[Records that describe objects]
___
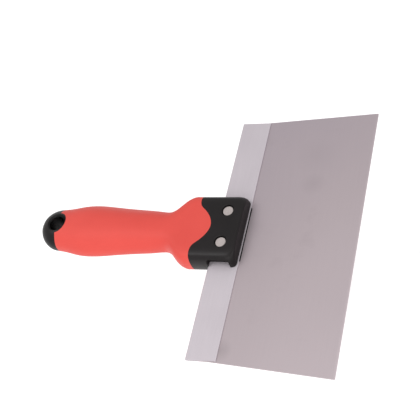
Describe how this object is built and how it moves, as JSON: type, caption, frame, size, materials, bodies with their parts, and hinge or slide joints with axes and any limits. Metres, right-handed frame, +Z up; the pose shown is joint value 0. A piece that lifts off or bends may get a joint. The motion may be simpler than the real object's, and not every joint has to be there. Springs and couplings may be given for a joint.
{
  "type": "flexible putty knife",
  "caption": "Wide flexible putty knife with a thin steel blade in a folded backing strip and a soft-grip handle that ends in a hang hole.",
  "frame": {"origin": "under the middle of the whole knife, on the surface that it lies on, front face up", "axes": "+X from the tail of the handle to the working edge, +Y across the blade, +Z up from the resting surface, normal to the blade"},
  "size_m": [0.2363, 0.2032, 0.0274],
  "materials": {
    "blade_steel": "fine brushed, satin",
    "strip_metal": "satin",
    "black_rubber": "matt thin sheet",
    "black_plastic": "fine moulded, semi-matt",
    "red_rubber": "matt soft-touch",
    "rivet_metal": "dull turned"
  },
  "bodies": {
    "handle": {"handle_core": "black_plastic", "soft_grip": "red_rubber", "backing_strip": "strip_metal", "clamp_pad": "black_rubber", "rivet_stud_left": "rivet_metal", "rivet_stud_right": "rivet_metal", "rivet_sleeve_left": "rivet_metal", "rivet_sleeve_right": "rivet_metal"},
    "blade": {"blade": "blade_steel"}
  },
  "joints": [
    {"name": "blade_flex", "type": "hinge", "parent": "handle", "child": "blade", "pos_m": [0.0588, 0, 0.01202], "axis": [0, -1, 0], "range_deg": [-20, 20], "stiffness_Nm_per_rad": 9, "deforming": ["blade"]}
  ]
}
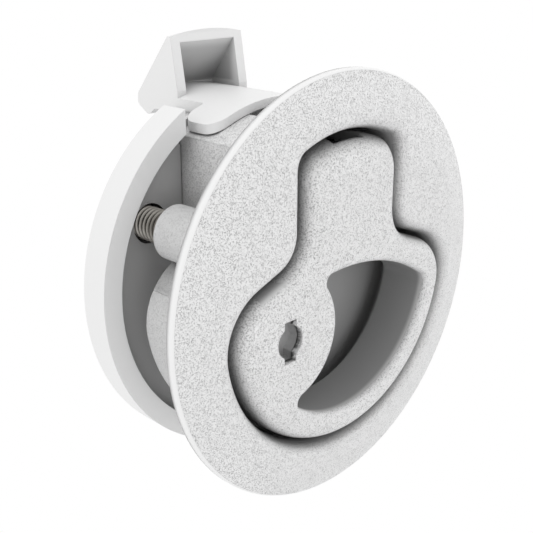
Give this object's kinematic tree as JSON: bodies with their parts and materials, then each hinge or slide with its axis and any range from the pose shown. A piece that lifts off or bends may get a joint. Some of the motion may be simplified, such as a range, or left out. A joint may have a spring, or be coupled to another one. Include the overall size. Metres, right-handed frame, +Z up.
{
  "type": "push-to-close latch",
  "caption": "Round flush pull latch with a keyhole pocket, finger-loop lever, key slot, sprung slam bolt and a screwed rear clamp cup.",
  "frame": {"origin": "centre of the flat seat behind the round flange", "axes": "front faces -Y, panel side is +Y, bolt points up along +Z, +X to the right seen from the front"},
  "size_m": [0.0634, 0.0395, 0.0668],
  "materials": {
    "housing_plastic": "fine moulded texture",
    "lever_plastic": "fine moulded texture",
    "bolt_plastic": "smooth",
    "cup_plastic": "smooth",
    "steel": "plated",
    "spring_steel": "drawn wire",
    "brass": "turned",
    "plug_metal": "satin"
  },
  "bodies": {
    "housing_body": {"flange_housing": "housing_plastic", "rear_cup": "cup_plastic", "lever_pin": "steel", "bolt_pin": "steel", "lever_spring": "spring_steel", "bolt_spring_left": "spring_steel", "bolt_spring_right": "spring_steel", "cup_screw_left": "steel", "cup_screw_right": "steel", "screw_washer_left": "steel", "screw_washer_right": "steel", "boss_insert_left": "brass", "boss_insert_right": "brass"},
    "lever_body": {"pull_lever": "lever_plastic", "plug_ring": "spring_steel"},
    "bolt_body": {"slam_bolt": "bolt_plastic"},
    "lock_body": {"lock_plug": "plug_metal", "lock_cam": "steel", "cam_screw": "steel"}
  },
  "joints": [
    {"name": "lever_hinge", "type": "hinge", "parent": "housing_body", "child": "lever_body", "pos_m": [0, 0.0012, 0.0192], "axis": [-1, 0, 0], "range_deg": [0, 17], "stiffness_Nm_per_rad": 0.06, "springref_deg": -28.65},
    {"name": "bolt_hinge", "type": "hinge", "parent": "housing_body", "child": "bolt_body", "pos_m": [0, 0.0185, 0.0215], "axis": [-1, 0, 0], "range_deg": [0, 25], "stiffness_Nm_per_rad": 0.08, "springref_deg": -28.65, "deforming": ["bolt_spring_left", "bolt_spring_right"]},
    {"name": "lock_turn", "type": "hinge", "parent": "lever_body", "child": "lock_body", "pos_m": [-0.0135, 0, -0.00306], "axis": [0, 1, 0], "range_deg": [0, 90]}
  ],
  "couplings": [
    {"joint": "bolt_hinge", "follows": "lever_hinge", "ratio": 1.4705}
  ]
}
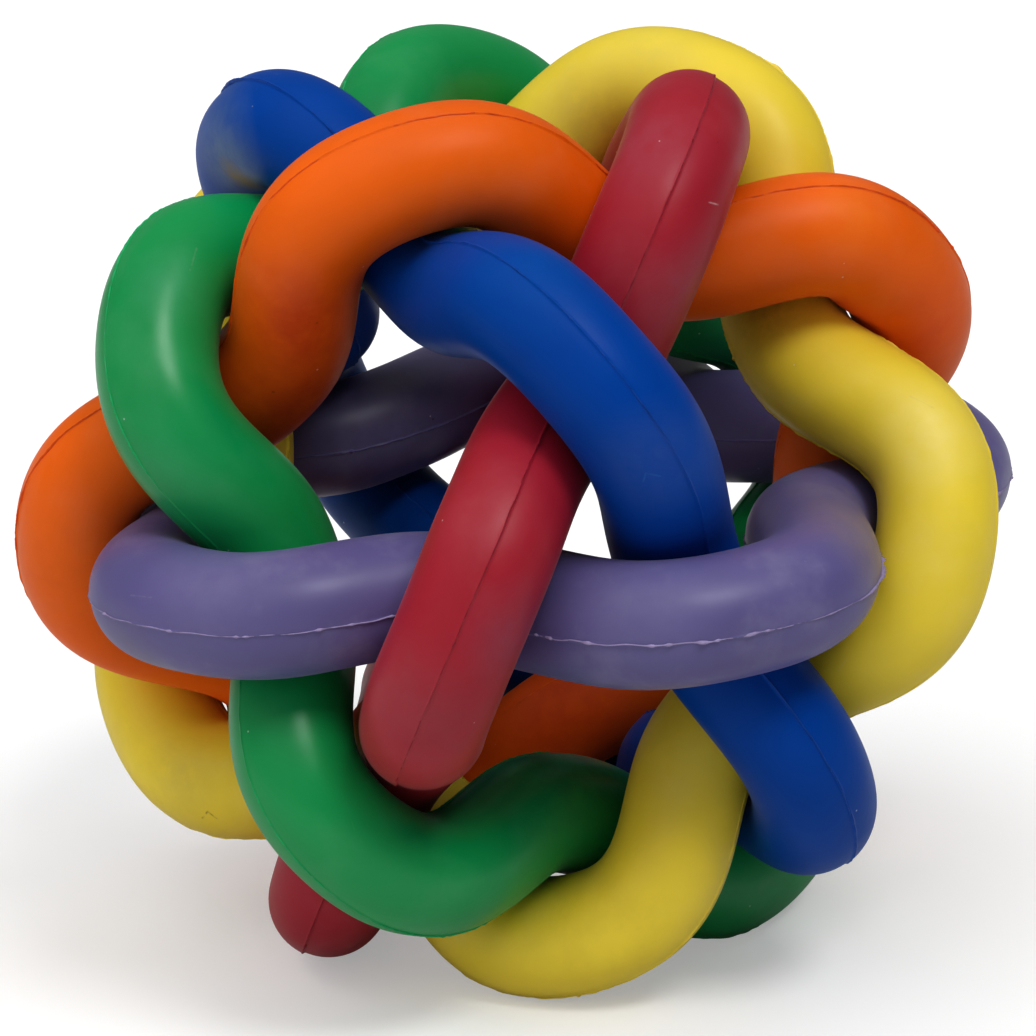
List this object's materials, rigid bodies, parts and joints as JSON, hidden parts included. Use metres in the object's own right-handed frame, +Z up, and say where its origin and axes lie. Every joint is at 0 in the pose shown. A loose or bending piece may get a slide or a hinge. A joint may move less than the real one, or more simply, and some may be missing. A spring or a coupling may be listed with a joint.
{
  "type": "woven ring ball",
  "caption": "Ball woven from interlinked wavy rubber rings that pass over and under one another around open five-sided windows; a soft toy to grip, toss and chew.",
  "frame": {"origin": "centre of the ball", "axes": "+Z up along the axis of the level purple ring, which is a fivefold axis of the weave; +X through one crest of the purple ring"},
  "size_m": [0.1, 0.0974, 0.0886],
  "materials": {
    "red_rubber": "satin moulded rubber",
    "orange_rubber": "satin moulded rubber",
    "yellow_rubber": "satin moulded rubber",
    "green_rubber": "satin moulded rubber",
    "blue_rubber": "satin moulded rubber",
    "purple_rubber": "satin moulded rubber"
  },
  "bodies": {
    "red_ring": {"red_ring": "red_rubber"},
    "orange_ring": {"orange_ring": "orange_rubber"},
    "yellow_ring": {"yellow_ring": "yellow_rubber"},
    "green_ring": {"green_ring": "green_rubber"},
    "blue_ring": {"blue_ring": "blue_rubber"},
    "purple_ring": {"purple_ring": "purple_rubber"}
  },
  "joints": [
    {"name": "red_ring_creep", "type": "hinge", "parent": "purple_ring", "child": "red_ring", "pos_m": [0, 0, 0], "axis": [-0.8507, 0.2764, 0.4472], "range_deg": [-0.8, 0.8], "stiffness_Nm_per_rad": 2},
    {"name": "orange_ring_creep", "type": "hinge", "parent": "purple_ring", "child": "orange_ring", "pos_m": [0, 0, 0], "axis": [0, 0.8944, 0.4472], "range_deg": [-0.8, 0.8], "stiffness_Nm_per_rad": 2},
    {"name": "yellow_ring_creep", "type": "hinge", "parent": "purple_ring", "child": "yellow_ring", "pos_m": [0, 0, 0], "axis": [-0.5257, -0.7236, 0.4472], "range_deg": [-0.8, 0.8], "stiffness_Nm_per_rad": 2},
    {"name": "green_ring_creep", "type": "hinge", "parent": "purple_ring", "child": "green_ring", "pos_m": [0, 0, 0], "axis": [0.5257, -0.7236, 0.4472], "range_deg": [-0.8, 0.8], "stiffness_Nm_per_rad": 2},
    {"name": "blue_ring_creep", "type": "hinge", "parent": "purple_ring", "child": "blue_ring", "pos_m": [0, 0, 0], "axis": [0.8507, 0.2764, 0.4472], "range_deg": [-0.8, 0.8], "stiffness_Nm_per_rad": 2}
  ]
}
___
▸ **TASK REQUIREMENTS**
Write the data out again in full and exactly.

▸ **RESPONSE TO THIS EXERCISE**
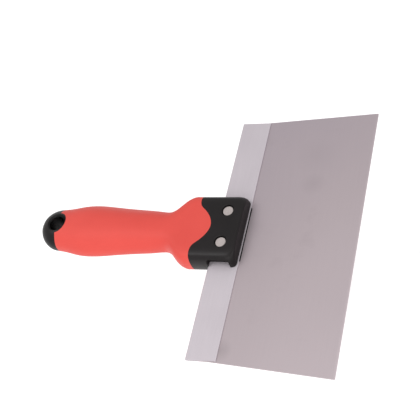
Describe how this object is built and how it moves, as JSON: type, caption, frame, size, materials, bodies with their parts, and hinge or slide joints with axes and any limits. Metres, right-handed frame, +Z up; the pose shown is joint value 0. A piece that lifts off or bends may get a joint. The motion may be simpler than the real object's, and not every joint has to be there. Springs and couplings may be given for a joint.
{
  "type": "flexible putty knife",
  "caption": "Wide flexible putty knife with a thin steel blade in a folded backing strip and a soft-grip handle that ends in a hang hole.",
  "frame": {"origin": "under the middle of the whole knife, on the surface that it lies on, front face up", "axes": "+X from the tail of the handle to the working edge, +Y across the blade, +Z up from the resting surface, normal to the blade"},
  "size_m": [0.2363, 0.2032, 0.0274],
  "materials": {
    "blade_steel": "fine brushed, satin",
    "strip_metal": "satin",
    "black_rubber": "matt thin sheet",
    "black_plastic": "fine moulded, semi-matt",
    "red_rubber": "matt soft-touch",
    "rivet_metal": "dull turned"
  },
  "bodies": {
    "handle": {"handle_core": "black_plastic", "soft_grip": "red_rubber", "backing_strip": "strip_metal", "clamp_pad": "black_rubber", "rivet_stud_left": "rivet_metal", "rivet_stud_right": "rivet_metal", "rivet_sleeve_left": "rivet_metal", "rivet_sleeve_right": "rivet_metal"},
    "blade": {"blade": "blade_steel"}
  },
  "joints": [
    {"name": "blade_flex", "type": "hinge", "parent": "handle", "child": "blade", "pos_m": [0.0588, 0, 0.01202], "axis": [0, -1, 0], "range_deg": [-20, 20], "stiffness_Nm_per_rad": 9, "deforming": ["blade"]}
  ]
}
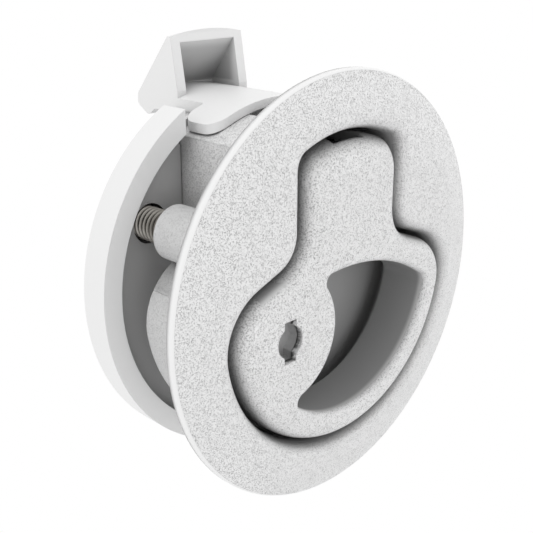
Give this object's kinematic tree as JSON: bodies with their parts and materials, then each hinge or slide with its axis and any range from the pose shown. A piece that lifts off or bends may get a joint. Some of the motion may be simplified, such as a range, or left out. A joint may have a spring, or be coupled to another one. Include the overall size. Metres, right-handed frame, +Z up.
{
  "type": "push-to-close latch",
  "caption": "Round flush pull latch with a keyhole pocket, finger-loop lever, key slot, sprung slam bolt and a screwed rear clamp cup.",
  "frame": {"origin": "centre of the flat seat behind the round flange", "axes": "front faces -Y, panel side is +Y, bolt points up along +Z, +X to the right seen from the front"},
  "size_m": [0.0634, 0.0395, 0.0668],
  "materials": {
    "housing_plastic": "fine moulded texture",
    "lever_plastic": "fine moulded texture",
    "bolt_plastic": "smooth",
    "cup_plastic": "smooth",
    "steel": "plated",
    "spring_steel": "drawn wire",
    "brass": "turned",
    "plug_metal": "satin"
  },
  "bodies": {
    "housing_body": {"flange_housing": "housing_plastic", "rear_cup": "cup_plastic", "lever_pin": "steel", "bolt_pin": "steel", "lever_spring": "spring_steel", "bolt_spring_left": "spring_steel", "bolt_spring_right": "spring_steel", "cup_screw_left": "steel", "cup_screw_right": "steel", "screw_washer_left": "steel", "screw_washer_right": "steel", "boss_insert_left": "brass", "boss_insert_right": "brass"},
    "lever_body": {"pull_lever": "lever_plastic", "plug_ring": "spring_steel"},
    "bolt_body": {"slam_bolt": "bolt_plastic"},
    "lock_body": {"lock_plug": "plug_metal", "lock_cam": "steel", "cam_screw": "steel"}
  },
  "joints": [
    {"name": "lever_hinge", "type": "hinge", "parent": "housing_body", "child": "lever_body", "pos_m": [0, 0.0012, 0.0192], "axis": [-1, 0, 0], "range_deg": [0, 17], "stiffness_Nm_per_rad": 0.06, "springref_deg": -28.65},
    {"name": "bolt_hinge", "type": "hinge", "parent": "housing_body", "child": "bolt_body", "pos_m": [0, 0.0185, 0.0215], "axis": [-1, 0, 0], "range_deg": [0, 25], "stiffness_Nm_per_rad": 0.08, "springref_deg": -28.65, "deforming": ["bolt_spring_left", "bolt_spring_right"]},
    {"name": "lock_turn", "type": "hinge", "parent": "lever_body", "child": "lock_body", "pos_m": [-0.0135, 0, -0.00306], "axis": [0, 1, 0], "range_deg": [0, 90]}
  ],
  "couplings": [
    {"joint": "bolt_hinge", "follows": "lever_hinge", "ratio": 1.4705}
  ]
}
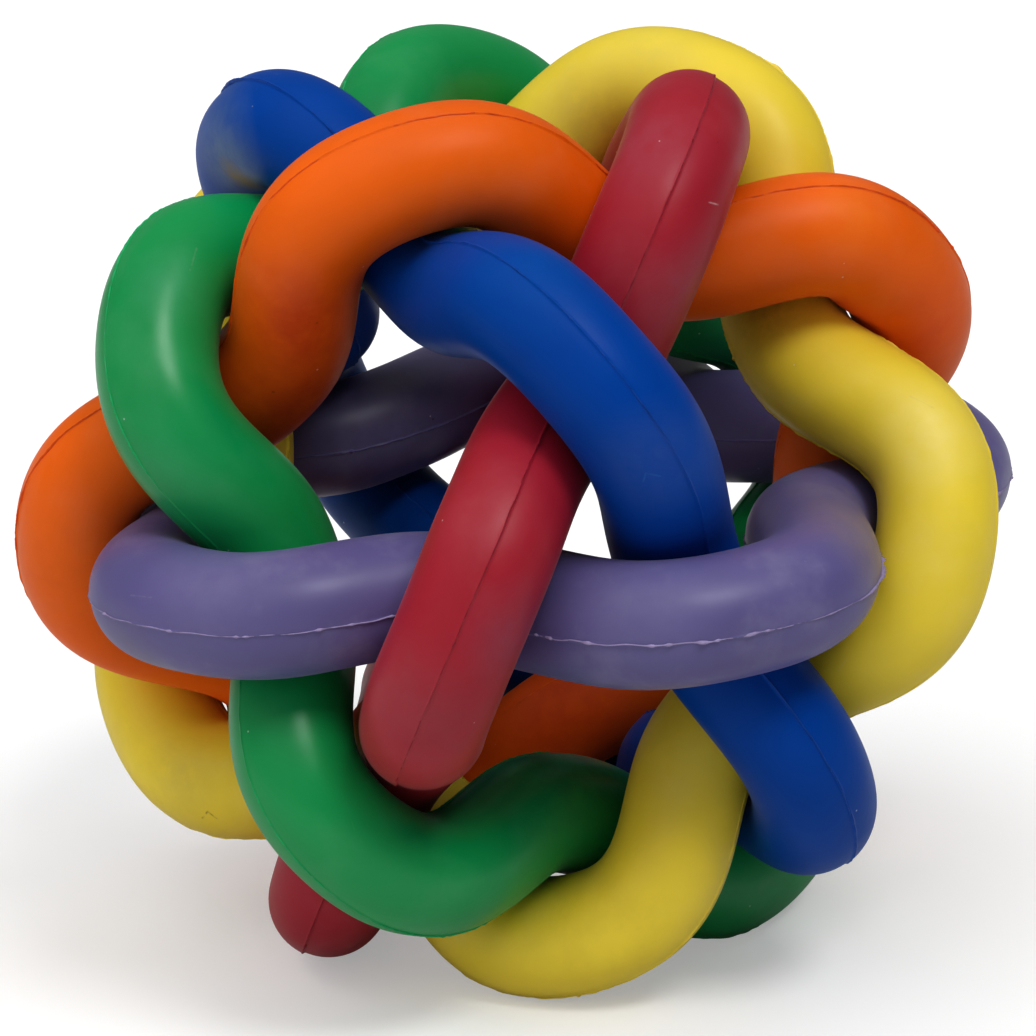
List this object's materials, rigid bodies, parts and joints as JSON, hidden parts included. Use metres in the object's own right-handed frame, +Z up, and say where its origin and axes lie. Every joint is at 0 in the pose shown. A loose or bending piece may get a slide or a hinge. A joint may move less than the real one, or more simply, and some may be missing. A spring or a coupling may be listed with a joint.
{
  "type": "woven ring ball",
  "caption": "Ball woven from interlinked wavy rubber rings that pass over and under one another around open five-sided windows; a soft toy to grip, toss and chew.",
  "frame": {"origin": "centre of the ball", "axes": "+Z up along the axis of the level purple ring, which is a fivefold axis of the weave; +X through one crest of the purple ring"},
  "size_m": [0.1, 0.0974, 0.0886],
  "materials": {
    "red_rubber": "satin moulded rubber",
    "orange_rubber": "satin moulded rubber",
    "yellow_rubber": "satin moulded rubber",
    "green_rubber": "satin moulded rubber",
    "blue_rubber": "satin moulded rubber",
    "purple_rubber": "satin moulded rubber"
  },
  "bodies": {
    "red_ring": {"red_ring": "red_rubber"},
    "orange_ring": {"orange_ring": "orange_rubber"},
    "yellow_ring": {"yellow_ring": "yellow_rubber"},
    "green_ring": {"green_ring": "green_rubber"},
    "blue_ring": {"blue_ring": "blue_rubber"},
    "purple_ring": {"purple_ring": "purple_rubber"}
  },
  "joints": [
    {"name": "red_ring_creep", "type": "hinge", "parent": "purple_ring", "child": "red_ring", "pos_m": [0, 0, 0], "axis": [-0.8507, 0.2764, 0.4472], "range_deg": [-0.8, 0.8], "stiffness_Nm_per_rad": 2},
    {"name": "orange_ring_creep", "type": "hinge", "parent": "purple_ring", "child": "orange_ring", "pos_m": [0, 0, 0], "axis": [0, 0.8944, 0.4472], "range_deg": [-0.8, 0.8], "stiffness_Nm_per_rad": 2},
    {"name": "yellow_ring_creep", "type": "hinge", "parent": "purple_ring", "child": "yellow_ring", "pos_m": [0, 0, 0], "axis": [-0.5257, -0.7236, 0.4472], "range_deg": [-0.8, 0.8], "stiffness_Nm_per_rad": 2},
    {"name": "green_ring_creep", "type": "hinge", "parent": "purple_ring", "child": "green_ring", "pos_m": [0, 0, 0], "axis": [0.5257, -0.7236, 0.4472], "range_deg": [-0.8, 0.8], "stiffness_Nm_per_rad": 2},
    {"name": "blue_ring_creep", "type": "hinge", "parent": "purple_ring", "child": "blue_ring", "pos_m": [0, 0, 0], "axis": [0.8507, 0.2764, 0.4472], "range_deg": [-0.8, 0.8], "stiffness_Nm_per_rad": 2}
  ]
}